This article was originally published in Rouleur Issue 115. Support our journalism by subscribing here.
Tiffany Cromwell gets bored easily. It’s not because she’s a boring person, or because she finds riding a bike boring. In fact, it’s quite the opposite. It’s because she has something rare about her, a trait that’s seen in some of the world’s most successful athletes: she’s always striving for more.
It could be for this very reason that when I’m preparing to interview the Australian, I don’t really know where to start. Maybe with her newfound love of gravel racing? Or how she goes about designing the Formula One helmets that get so much attention when her partner, Valtteri Bottas, races in them? Or what about the couple’s newly-launched range of gin? Or the Tour de France Femmes earlier this season? Or perhaps I should mention her disappointment about missing selection for her home World Championships? Or should I begin on a brighter note and go further back in her career, with her victory in the 2013 edition of Omloop Het Nieuwsblad?
There’s a lot of ground to cover, and that’s because Cromwell does a lot of things. “To be fair, sometimes I take on too much,” she says.
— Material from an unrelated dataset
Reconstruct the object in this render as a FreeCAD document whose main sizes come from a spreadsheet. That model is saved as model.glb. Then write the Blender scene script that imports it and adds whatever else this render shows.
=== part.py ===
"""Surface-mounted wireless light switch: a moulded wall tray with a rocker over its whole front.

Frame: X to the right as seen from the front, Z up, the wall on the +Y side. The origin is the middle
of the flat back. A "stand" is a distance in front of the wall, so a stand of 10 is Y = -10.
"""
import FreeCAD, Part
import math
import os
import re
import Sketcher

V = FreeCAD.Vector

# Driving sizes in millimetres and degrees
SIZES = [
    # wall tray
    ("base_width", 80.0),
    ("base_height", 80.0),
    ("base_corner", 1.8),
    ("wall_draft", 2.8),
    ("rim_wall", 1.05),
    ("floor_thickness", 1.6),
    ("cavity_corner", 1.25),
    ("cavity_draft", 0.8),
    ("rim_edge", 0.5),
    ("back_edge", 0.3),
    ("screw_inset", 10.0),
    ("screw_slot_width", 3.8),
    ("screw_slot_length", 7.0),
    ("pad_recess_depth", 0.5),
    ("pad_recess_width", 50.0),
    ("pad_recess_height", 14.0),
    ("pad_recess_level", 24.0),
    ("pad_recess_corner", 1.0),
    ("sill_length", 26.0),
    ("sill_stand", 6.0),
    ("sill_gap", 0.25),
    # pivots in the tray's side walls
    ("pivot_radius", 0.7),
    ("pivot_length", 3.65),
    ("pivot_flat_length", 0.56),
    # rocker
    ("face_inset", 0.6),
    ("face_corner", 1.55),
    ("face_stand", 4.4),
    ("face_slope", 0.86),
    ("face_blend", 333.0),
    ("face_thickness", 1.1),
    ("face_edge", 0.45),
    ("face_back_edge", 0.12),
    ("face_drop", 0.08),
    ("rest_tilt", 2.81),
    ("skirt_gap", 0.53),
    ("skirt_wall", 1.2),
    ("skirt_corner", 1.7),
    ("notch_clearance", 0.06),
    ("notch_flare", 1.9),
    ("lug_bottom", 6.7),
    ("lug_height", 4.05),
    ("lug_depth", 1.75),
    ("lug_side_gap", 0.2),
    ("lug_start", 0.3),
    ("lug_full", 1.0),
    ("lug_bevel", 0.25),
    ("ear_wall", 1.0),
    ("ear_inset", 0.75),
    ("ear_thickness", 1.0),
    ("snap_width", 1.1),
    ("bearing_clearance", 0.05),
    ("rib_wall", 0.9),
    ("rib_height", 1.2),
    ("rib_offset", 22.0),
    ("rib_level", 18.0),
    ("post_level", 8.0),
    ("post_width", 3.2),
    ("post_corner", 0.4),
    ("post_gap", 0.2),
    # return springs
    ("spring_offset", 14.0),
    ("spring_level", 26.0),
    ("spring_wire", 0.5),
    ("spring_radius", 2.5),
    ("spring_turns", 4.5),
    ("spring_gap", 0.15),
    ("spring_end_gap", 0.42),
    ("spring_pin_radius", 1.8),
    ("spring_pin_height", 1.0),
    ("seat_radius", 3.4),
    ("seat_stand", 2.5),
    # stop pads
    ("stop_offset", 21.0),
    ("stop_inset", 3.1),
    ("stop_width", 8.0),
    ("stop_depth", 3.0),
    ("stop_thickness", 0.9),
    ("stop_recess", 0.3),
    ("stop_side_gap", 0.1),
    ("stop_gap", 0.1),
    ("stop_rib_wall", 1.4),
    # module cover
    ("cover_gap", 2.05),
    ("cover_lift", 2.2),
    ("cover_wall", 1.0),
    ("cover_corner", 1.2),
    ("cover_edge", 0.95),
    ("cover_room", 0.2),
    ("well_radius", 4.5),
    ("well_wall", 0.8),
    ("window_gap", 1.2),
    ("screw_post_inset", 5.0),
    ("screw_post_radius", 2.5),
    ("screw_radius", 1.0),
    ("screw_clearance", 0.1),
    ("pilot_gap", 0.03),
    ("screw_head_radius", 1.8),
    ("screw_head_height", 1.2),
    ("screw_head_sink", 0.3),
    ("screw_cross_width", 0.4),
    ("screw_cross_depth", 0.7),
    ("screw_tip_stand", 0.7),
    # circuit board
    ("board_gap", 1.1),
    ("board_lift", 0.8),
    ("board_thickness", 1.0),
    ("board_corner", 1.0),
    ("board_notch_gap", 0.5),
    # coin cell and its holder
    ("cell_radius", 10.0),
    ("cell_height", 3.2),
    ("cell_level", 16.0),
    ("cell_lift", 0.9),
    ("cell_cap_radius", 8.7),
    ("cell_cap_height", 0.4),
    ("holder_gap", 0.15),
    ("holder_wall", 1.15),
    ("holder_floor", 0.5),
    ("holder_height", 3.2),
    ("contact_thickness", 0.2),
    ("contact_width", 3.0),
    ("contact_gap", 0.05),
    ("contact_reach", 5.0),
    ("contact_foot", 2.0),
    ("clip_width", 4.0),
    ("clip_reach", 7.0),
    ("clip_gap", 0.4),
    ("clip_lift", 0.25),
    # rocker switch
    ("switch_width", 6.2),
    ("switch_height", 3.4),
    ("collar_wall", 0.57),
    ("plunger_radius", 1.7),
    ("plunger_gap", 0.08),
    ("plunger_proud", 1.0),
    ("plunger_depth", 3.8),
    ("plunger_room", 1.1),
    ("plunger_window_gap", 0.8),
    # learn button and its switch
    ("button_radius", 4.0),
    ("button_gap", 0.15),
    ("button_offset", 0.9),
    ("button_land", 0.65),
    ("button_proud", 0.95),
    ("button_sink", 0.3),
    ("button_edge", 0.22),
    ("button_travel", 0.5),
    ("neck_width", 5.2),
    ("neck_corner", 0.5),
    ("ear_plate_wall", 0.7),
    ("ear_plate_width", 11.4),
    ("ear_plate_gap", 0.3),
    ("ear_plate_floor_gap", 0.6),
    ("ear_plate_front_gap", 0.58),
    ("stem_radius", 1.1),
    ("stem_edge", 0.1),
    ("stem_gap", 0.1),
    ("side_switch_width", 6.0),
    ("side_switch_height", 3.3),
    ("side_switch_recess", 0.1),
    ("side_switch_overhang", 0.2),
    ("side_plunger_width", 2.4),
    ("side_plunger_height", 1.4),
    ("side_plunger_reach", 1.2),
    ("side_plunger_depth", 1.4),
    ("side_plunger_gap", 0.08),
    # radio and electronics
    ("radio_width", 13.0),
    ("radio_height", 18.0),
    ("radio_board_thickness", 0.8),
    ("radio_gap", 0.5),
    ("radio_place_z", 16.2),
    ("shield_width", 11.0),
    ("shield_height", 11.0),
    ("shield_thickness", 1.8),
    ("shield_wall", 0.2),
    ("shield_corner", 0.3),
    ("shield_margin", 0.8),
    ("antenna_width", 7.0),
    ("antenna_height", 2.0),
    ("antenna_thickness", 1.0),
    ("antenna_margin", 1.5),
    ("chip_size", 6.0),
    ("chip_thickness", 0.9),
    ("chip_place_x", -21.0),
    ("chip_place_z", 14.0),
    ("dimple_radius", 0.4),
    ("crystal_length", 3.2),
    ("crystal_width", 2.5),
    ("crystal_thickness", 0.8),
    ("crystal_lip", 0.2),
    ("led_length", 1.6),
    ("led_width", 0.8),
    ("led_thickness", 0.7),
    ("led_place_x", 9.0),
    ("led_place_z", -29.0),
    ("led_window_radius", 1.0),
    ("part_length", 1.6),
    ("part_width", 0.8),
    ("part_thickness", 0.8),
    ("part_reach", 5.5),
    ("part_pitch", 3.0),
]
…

I’m speaking to her the day after she’s arrived home in Monaco from supporting Bottas at the Monza Grand Prix in Italy. “Sometimes I have to allow myself a bit of time to just breathe and space out.”
“But I always manage,” Cromwell adds quickly afterwards. “I need to be motivated and work towards something because as long as you have a goal and focus, then you can really push yourself.” Perhaps the biggest signifier of the Canyon-Sram rider’s constant search for ways to test her limits is the ambitious alternative calendar she’s taken on this year.
For most people, a full season in the Women’s WorldTour might have been enough to deal with, but, during our chat, it’s quickly becoming clear that Cromwell isn’t like most people. She began gravel racing alongside her road racing calendar at the famed 111-mile Belgian Waffle Ride in Kansas last year. In her debut appearance on the rough stuff, the Australian took a storming solo victory and she has been relishing the laid-back nature and fresh thinking that comes with the gravel scene ever since. She does it all with the full support of her pioneering Canyon-Sram team, who have never been afraid to think outside the box.